#### INPUT FOR THIS TASK

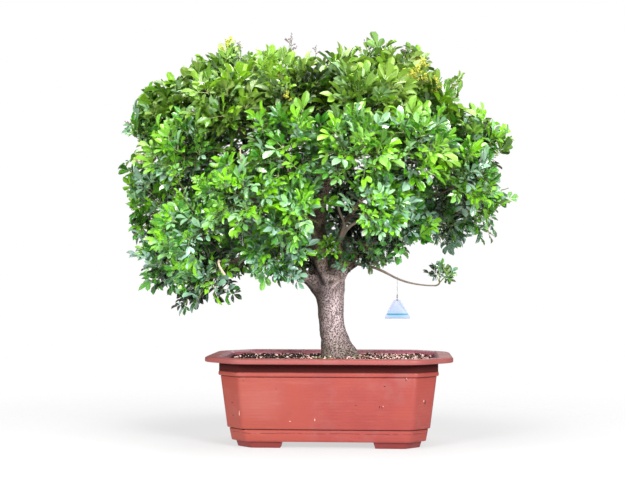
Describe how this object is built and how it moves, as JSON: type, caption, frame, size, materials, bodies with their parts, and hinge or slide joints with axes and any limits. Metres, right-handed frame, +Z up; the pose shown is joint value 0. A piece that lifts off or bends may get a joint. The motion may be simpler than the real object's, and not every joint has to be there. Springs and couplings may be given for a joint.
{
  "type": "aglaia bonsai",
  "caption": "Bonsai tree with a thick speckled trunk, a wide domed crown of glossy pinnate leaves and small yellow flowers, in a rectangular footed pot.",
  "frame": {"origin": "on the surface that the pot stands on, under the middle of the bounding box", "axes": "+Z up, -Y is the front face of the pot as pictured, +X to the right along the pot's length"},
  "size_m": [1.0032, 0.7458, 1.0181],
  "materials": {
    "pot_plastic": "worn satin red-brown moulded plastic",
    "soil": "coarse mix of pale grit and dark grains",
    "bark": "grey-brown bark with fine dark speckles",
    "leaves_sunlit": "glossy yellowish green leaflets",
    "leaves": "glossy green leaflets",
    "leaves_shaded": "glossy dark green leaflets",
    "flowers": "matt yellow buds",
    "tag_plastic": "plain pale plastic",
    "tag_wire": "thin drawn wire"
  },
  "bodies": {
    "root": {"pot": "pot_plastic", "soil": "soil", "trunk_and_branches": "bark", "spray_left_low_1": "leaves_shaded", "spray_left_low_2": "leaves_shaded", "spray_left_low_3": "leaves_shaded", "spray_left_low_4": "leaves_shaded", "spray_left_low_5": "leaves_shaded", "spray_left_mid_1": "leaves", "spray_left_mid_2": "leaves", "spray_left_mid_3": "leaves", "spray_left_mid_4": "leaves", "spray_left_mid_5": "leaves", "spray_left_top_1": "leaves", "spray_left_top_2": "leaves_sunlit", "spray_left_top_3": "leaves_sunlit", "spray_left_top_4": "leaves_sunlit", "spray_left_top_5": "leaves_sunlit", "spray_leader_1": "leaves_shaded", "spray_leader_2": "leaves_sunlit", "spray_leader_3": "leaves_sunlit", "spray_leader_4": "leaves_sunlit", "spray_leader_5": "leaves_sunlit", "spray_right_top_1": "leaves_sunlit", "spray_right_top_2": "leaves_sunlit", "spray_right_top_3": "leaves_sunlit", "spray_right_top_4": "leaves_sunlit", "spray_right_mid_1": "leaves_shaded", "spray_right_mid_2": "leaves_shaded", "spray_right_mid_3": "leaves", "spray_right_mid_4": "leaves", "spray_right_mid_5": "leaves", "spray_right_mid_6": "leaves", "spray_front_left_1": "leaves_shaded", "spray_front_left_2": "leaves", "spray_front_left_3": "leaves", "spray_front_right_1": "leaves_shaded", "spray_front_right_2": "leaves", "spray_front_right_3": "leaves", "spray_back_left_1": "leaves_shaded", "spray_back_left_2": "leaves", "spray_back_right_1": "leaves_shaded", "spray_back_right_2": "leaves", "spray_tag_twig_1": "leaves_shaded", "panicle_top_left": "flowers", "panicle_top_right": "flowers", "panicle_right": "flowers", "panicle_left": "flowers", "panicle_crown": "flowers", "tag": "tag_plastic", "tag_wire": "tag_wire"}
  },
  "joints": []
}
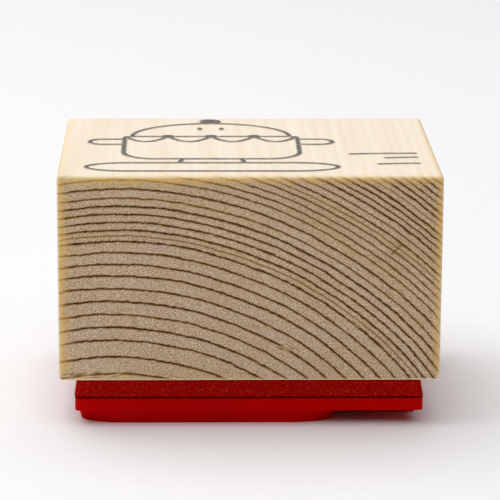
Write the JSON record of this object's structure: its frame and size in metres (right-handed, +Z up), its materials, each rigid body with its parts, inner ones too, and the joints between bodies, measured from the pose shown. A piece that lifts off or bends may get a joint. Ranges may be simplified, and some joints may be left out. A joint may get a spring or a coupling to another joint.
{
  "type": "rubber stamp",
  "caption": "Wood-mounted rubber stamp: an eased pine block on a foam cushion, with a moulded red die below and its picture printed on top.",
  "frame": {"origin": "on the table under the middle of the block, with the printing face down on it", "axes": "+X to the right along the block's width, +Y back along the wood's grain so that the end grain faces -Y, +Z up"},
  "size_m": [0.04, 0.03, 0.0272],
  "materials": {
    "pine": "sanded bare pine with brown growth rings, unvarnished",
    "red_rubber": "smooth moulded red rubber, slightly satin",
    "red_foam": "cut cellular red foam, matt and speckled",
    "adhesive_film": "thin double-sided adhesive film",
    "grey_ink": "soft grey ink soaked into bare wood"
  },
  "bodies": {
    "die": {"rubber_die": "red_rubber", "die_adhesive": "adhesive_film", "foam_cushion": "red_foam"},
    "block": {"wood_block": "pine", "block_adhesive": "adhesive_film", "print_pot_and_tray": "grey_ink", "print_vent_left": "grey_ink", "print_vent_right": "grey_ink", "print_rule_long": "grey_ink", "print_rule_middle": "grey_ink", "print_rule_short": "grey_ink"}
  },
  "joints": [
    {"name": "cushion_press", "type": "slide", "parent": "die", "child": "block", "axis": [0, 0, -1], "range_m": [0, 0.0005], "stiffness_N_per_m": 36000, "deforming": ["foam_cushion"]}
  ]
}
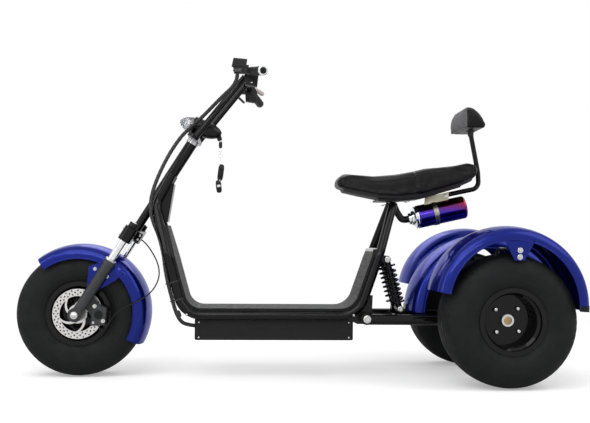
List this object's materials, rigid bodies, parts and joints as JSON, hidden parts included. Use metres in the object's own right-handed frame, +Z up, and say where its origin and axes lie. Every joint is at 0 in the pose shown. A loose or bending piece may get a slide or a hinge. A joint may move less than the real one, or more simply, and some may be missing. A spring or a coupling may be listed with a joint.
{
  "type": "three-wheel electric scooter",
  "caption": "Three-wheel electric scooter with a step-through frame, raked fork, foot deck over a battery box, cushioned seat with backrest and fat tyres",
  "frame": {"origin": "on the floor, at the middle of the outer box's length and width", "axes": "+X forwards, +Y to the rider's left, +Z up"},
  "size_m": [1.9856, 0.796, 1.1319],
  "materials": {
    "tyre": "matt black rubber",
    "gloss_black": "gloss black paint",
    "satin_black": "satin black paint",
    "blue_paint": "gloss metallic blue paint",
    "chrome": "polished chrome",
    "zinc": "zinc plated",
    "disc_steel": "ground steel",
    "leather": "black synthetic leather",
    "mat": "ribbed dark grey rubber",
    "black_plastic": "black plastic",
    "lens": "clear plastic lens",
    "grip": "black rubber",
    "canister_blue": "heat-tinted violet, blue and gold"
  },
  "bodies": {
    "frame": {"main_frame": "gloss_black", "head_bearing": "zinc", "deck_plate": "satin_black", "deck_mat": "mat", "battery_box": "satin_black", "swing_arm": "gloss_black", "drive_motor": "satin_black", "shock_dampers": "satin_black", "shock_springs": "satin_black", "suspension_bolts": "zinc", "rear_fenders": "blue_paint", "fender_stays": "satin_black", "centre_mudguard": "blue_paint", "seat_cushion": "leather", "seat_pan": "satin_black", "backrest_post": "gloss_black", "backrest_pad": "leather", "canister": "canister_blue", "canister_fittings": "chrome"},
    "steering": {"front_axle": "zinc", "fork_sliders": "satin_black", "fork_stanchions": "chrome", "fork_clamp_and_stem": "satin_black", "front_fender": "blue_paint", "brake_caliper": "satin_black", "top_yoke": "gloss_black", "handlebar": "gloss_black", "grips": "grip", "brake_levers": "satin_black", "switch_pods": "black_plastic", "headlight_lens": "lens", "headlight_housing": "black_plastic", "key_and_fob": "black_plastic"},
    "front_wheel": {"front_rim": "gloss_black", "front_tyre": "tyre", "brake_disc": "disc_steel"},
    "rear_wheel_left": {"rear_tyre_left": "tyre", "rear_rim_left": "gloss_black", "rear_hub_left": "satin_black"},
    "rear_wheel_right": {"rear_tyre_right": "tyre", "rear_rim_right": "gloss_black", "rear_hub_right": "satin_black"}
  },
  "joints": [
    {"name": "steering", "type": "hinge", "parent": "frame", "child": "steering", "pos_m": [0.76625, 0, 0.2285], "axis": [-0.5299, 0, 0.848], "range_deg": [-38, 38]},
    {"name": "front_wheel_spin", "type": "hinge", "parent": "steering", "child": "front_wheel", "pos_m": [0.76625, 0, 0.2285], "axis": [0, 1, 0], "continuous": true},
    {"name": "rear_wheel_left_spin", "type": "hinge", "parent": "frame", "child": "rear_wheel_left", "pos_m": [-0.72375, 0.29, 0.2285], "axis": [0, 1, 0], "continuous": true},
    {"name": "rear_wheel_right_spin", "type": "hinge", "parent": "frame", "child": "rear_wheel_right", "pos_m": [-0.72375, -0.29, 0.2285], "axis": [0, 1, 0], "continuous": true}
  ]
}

########

### GIVEN EXERCISE
Write only the number of lines that include "bends".

### SOLUTION TO THIS EXERCISE
2